### Work instructions
Make an exact copy of the lines below.

### Recorded data
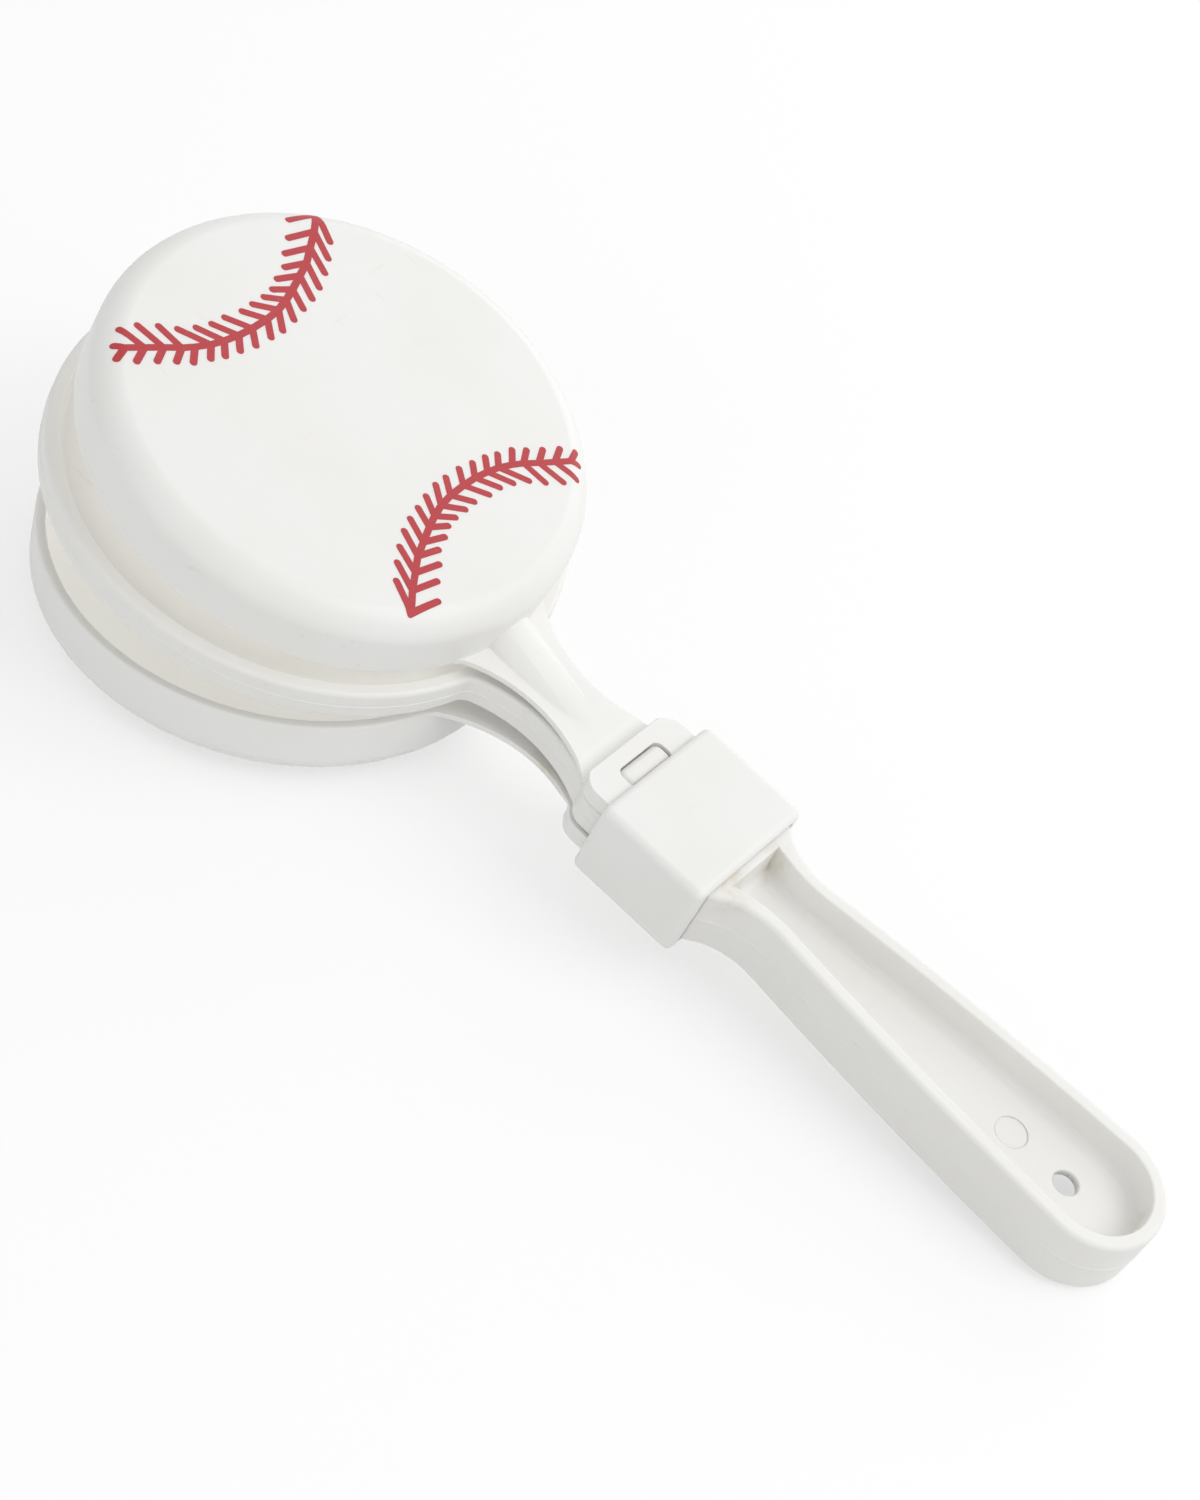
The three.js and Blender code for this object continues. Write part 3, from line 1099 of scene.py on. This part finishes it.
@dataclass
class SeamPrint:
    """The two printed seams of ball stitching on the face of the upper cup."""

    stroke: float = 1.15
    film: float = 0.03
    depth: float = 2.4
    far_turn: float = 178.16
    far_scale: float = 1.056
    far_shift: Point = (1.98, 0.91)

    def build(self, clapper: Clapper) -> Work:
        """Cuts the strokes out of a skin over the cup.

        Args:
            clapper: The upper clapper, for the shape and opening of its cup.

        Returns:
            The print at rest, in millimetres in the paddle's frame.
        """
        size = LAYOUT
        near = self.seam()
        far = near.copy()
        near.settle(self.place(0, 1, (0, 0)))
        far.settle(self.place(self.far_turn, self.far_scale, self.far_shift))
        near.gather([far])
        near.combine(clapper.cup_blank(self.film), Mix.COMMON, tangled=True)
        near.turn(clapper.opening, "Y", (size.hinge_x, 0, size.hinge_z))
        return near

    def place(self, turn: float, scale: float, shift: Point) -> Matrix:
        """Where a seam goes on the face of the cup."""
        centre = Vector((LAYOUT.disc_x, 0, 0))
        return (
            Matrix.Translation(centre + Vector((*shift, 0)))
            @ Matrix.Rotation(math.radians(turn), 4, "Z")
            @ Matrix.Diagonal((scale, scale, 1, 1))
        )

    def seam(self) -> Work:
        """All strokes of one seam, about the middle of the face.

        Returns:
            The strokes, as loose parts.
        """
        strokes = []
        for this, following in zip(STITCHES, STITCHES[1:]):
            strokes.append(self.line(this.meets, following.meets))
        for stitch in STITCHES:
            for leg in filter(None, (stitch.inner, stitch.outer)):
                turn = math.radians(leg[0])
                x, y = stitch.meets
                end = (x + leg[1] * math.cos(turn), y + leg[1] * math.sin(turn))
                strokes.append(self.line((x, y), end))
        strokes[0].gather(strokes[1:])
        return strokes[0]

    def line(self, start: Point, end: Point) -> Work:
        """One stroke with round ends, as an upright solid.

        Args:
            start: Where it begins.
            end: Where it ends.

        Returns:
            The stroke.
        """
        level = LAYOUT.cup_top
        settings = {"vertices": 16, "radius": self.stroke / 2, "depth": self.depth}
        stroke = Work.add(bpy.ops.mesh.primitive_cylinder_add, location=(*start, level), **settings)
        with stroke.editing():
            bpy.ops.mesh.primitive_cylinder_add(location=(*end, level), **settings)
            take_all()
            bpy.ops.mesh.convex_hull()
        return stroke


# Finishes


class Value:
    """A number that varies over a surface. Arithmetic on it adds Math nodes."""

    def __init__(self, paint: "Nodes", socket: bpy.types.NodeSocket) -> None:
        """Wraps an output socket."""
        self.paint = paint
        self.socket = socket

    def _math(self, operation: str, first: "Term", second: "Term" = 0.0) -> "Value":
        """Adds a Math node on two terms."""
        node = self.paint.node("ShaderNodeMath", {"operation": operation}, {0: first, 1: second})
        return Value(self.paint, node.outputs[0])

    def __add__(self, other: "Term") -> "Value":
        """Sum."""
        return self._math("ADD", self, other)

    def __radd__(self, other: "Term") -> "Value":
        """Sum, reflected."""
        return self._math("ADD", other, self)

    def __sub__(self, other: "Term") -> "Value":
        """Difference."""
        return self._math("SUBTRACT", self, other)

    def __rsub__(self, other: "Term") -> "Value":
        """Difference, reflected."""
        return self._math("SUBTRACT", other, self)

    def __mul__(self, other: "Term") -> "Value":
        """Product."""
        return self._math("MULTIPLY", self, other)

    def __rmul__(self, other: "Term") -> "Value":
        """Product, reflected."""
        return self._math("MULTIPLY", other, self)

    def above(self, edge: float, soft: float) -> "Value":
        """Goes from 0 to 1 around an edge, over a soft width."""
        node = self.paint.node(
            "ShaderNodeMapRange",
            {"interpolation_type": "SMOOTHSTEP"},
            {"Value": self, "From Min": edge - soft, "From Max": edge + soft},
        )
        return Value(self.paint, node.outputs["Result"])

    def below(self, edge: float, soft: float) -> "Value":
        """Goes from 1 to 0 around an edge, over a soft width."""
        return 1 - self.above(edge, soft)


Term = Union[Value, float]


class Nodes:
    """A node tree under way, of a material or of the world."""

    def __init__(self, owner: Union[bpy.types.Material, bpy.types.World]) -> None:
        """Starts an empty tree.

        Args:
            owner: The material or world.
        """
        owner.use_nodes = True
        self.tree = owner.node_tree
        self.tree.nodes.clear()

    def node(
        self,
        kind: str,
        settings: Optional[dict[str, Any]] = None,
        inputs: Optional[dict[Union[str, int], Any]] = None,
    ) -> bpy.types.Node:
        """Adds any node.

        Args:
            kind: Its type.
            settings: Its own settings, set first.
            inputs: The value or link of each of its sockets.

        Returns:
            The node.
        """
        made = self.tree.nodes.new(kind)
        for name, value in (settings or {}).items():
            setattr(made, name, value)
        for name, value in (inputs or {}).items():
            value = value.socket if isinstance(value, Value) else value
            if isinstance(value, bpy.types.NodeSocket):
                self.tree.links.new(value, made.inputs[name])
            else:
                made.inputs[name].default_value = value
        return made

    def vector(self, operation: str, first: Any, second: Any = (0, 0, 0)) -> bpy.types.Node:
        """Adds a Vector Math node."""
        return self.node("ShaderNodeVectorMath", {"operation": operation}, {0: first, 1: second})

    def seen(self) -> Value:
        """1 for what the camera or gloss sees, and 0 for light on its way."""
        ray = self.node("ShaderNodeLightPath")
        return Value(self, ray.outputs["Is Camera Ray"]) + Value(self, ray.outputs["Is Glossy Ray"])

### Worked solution
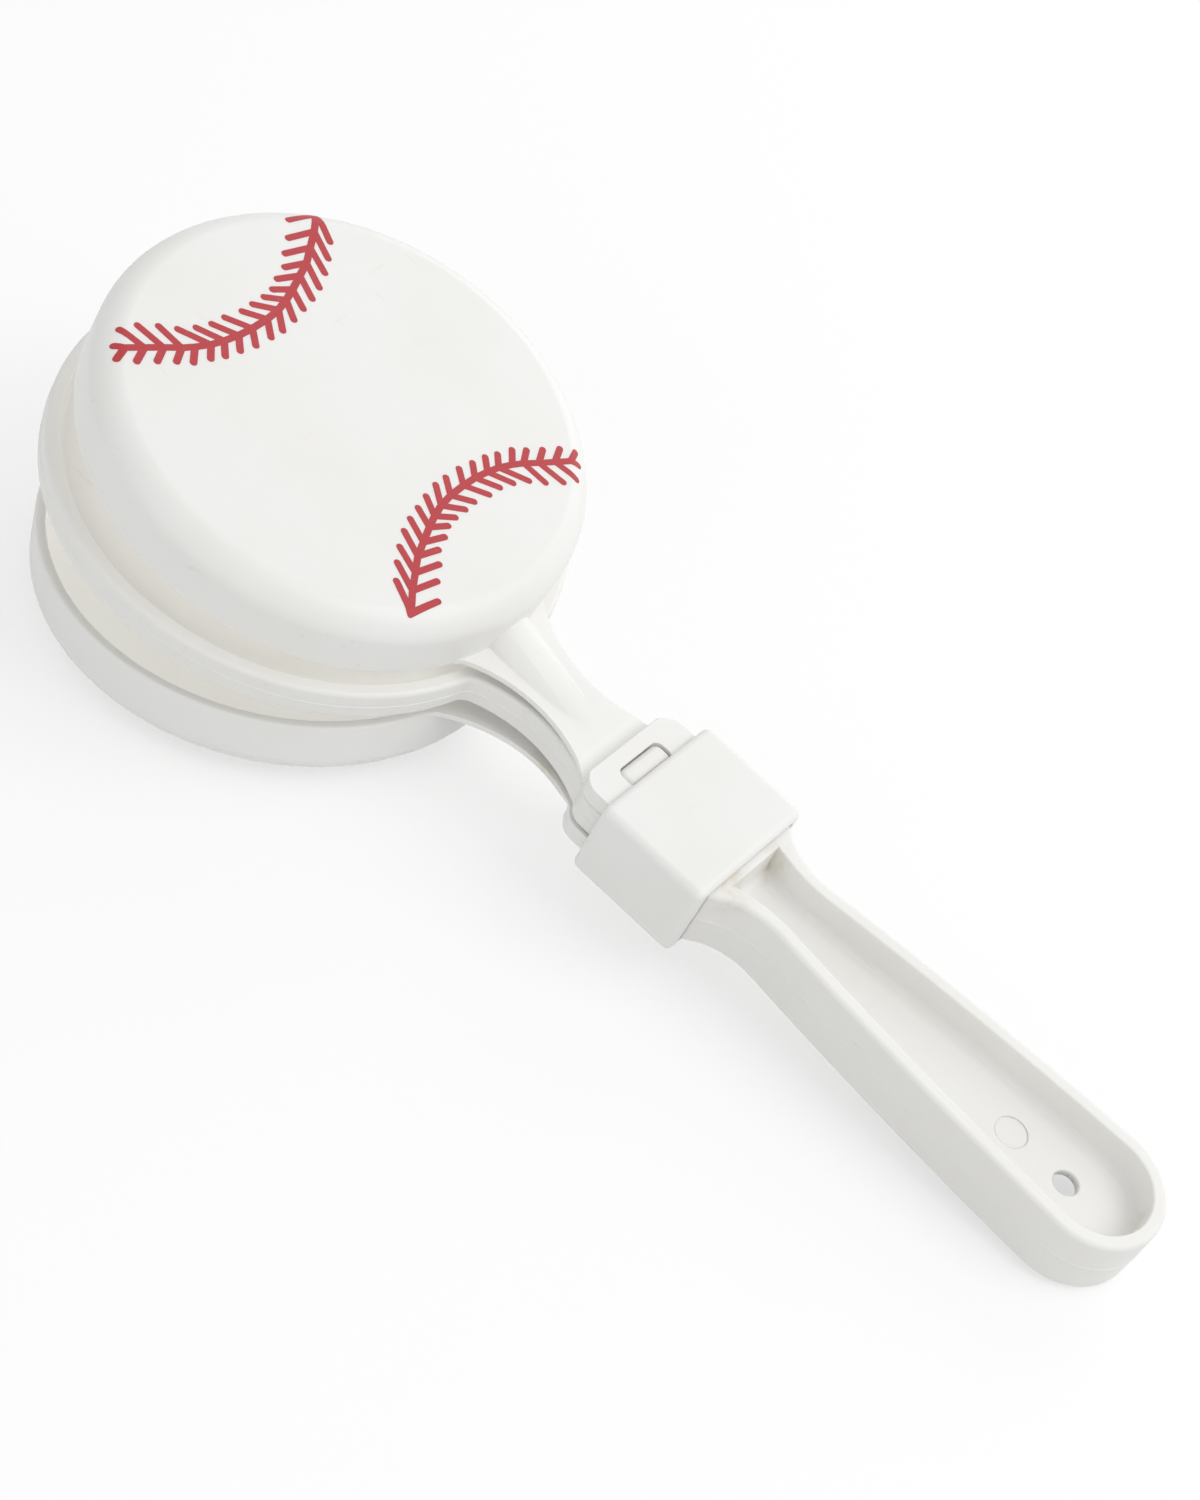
The three.js and Blender code for this object continues. Write part 3, from line 1099 of scene.py on. This part finishes it.
@dataclass
class SeamPrint:
    """The two printed seams of ball stitching on the face of the upper cup."""

    stroke: float = 1.15
    film: float = 0.03
    depth: float = 2.4
    far_turn: float = 178.16
    far_scale: float = 1.056
    far_shift: Point = (1.98, 0.91)

    def build(self, clapper: Clapper) -> Work:
        """Cuts the strokes out of a skin over the cup.

        Args:
            clapper: The upper clapper, for the shape and opening of its cup.

        Returns:
            The print at rest, in millimetres in the paddle's frame.
        """
        size = LAYOUT
        near = self.seam()
        far = near.copy()
        near.settle(self.place(0, 1, (0, 0)))
        far.settle(self.place(self.far_turn, self.far_scale, self.far_shift))
        near.gather([far])
        near.combine(clapper.cup_blank(self.film), Mix.COMMON, tangled=True)
        near.turn(clapper.opening, "Y", (size.hinge_x, 0, size.hinge_z))
        return near

    def place(self, turn: float, scale: float, shift: Point) -> Matrix:
        """Where a seam goes on the face of the cup."""
        centre = Vector((LAYOUT.disc_x, 0, 0))
        return (
            Matrix.Translation(centre + Vector((*shift, 0)))
            @ Matrix.Rotation(math.radians(turn), 4, "Z")
            @ Matrix.Diagonal((scale, scale, 1, 1))
        )

    def seam(self) -> Work:
        """All strokes of one seam, about the middle of the face.

        Returns:
            The strokes, as loose parts.
        """
        strokes = []
        for this, following in zip(STITCHES, STITCHES[1:]):
            strokes.append(self.line(this.meets, following.meets))
        for stitch in STITCHES:
            for leg in filter(None, (stitch.inner, stitch.outer)):
                turn = math.radians(leg[0])
                x, y = stitch.meets
                end = (x + leg[1] * math.cos(turn), y + leg[1] * math.sin(turn))
                strokes.append(self.line((x, y), end))
        strokes[0].gather(strokes[1:])
        return strokes[0]

    def line(self, start: Point, end: Point) -> Work:
        """One stroke with round ends, as an upright solid.

        Args:
            start: Where it begins.
            end: Where it ends.

        Returns:
            The stroke.
        """
        level = LAYOUT.cup_top
        settings = {"vertices": 16, "radius": self.stroke / 2, "depth": self.depth}
        stroke = Work.add(bpy.ops.mesh.primitive_cylinder_add, location=(*start, level), **settings)
        with stroke.editing():
            bpy.ops.mesh.primitive_cylinder_add(location=(*end, level), **settings)
            take_all()
            bpy.ops.mesh.convex_hull()
        return stroke


# Finishes


class Value:
    """A number that varies over a surface. Arithmetic on it adds Math nodes."""

    def __init__(self, paint: "Nodes", socket: bpy.types.NodeSocket) -> None:
        """Wraps an output socket."""
        self.paint = paint
        self.socket = socket

    def _math(self, operation: str, first: "Term", second: "Term" = 0.0) -> "Value":
        """Adds a Math node on two terms."""
        node = self.paint.node("ShaderNodeMath", {"operation": operation}, {0: first, 1: second})
        return Value(self.paint, node.outputs[0])

    def __add__(self, other: "Term") -> "Value":
        """Sum."""
        return self._math("ADD", self, other)

    def __radd__(self, other: "Term") -> "Value":
        """Sum, reflected."""
        return self._math("ADD", other, self)

    def __sub__(self, other: "Term") -> "Value":
        """Difference."""
        return self._math("SUBTRACT", self, other)

    def __rsub__(self, other: "Term") -> "Value":
        """Difference, reflected."""
        return self._math("SUBTRACT", other, self)

    def __mul__(self, other: "Term") -> "Value":
        """Product."""
        return self._math("MULTIPLY", self, other)

    def __rmul__(self, other: "Term") -> "Value":
        """Product, reflected."""
        return self._math("MULTIPLY", other, self)

    def above(self, edge: float, soft: float) -> "Value":
        """Goes from 0 to 1 around an edge, over a soft width."""
        node = self.paint.node(
            "ShaderNodeMapRange",
            {"interpolation_type": "SMOOTHSTEP"},
            {"Value": self, "From Min": edge - soft, "From Max": edge + soft},
        )
        return Value(self.paint, node.outputs["Result"])

    def below(self, edge: float, soft: float) -> "Value":
        """Goes from 1 to 0 around an edge, over a soft width."""
        return 1 - self.above(edge, soft)


Term = Union[Value, float]


class Nodes:
    """A node tree under way, of a material or of the world."""

    def __init__(self, owner: Union[bpy.types.Material, bpy.types.World]) -> None:
        """Starts an empty tree.

        Args:
            owner: The material or world.
        """
        owner.use_nodes = True
        self.tree = owner.node_tree
        self.tree.nodes.clear()

    def node(
        self,
        kind: str,
        settings: Optional[dict[str, Any]] = None,
        inputs: Optional[dict[Union[str, int], Any]] = None,
    ) -> bpy.types.Node:
        """Adds any node.

        Args:
            kind: Its type.
            settings: Its own settings, set first.
            inputs: The value or link of each of its sockets.

        Returns:
            The node.
        """
        made = self.tree.nodes.new(kind)
        for name, value in (settings or {}).items():
            setattr(made, name, value)
        for name, value in (inputs or {}).items():
            value = value.socket if isinstance(value, Value) else value
            if isinstance(value, bpy.types.NodeSocket):
                self.tree.links.new(value, made.inputs[name])
            else:
                made.inputs[name].default_value = value
        return made

    def vector(self, operation: str, first: Any, second: Any = (0, 0, 0)) -> bpy.types.Node:
        """Adds a Vector Math node."""
        return self.node("ShaderNodeVectorMath", {"operation": operation}, {0: first, 1: second})

    def seen(self) -> Value:
        """1 for what the camera or gloss sees, and 0 for light on its way."""
        ray = self.node("ShaderNodeLightPath")
        return Value(self, ray.outputs["Is Camera Ray"]) + Value(self, ray.outputs["Is Glossy Ray"])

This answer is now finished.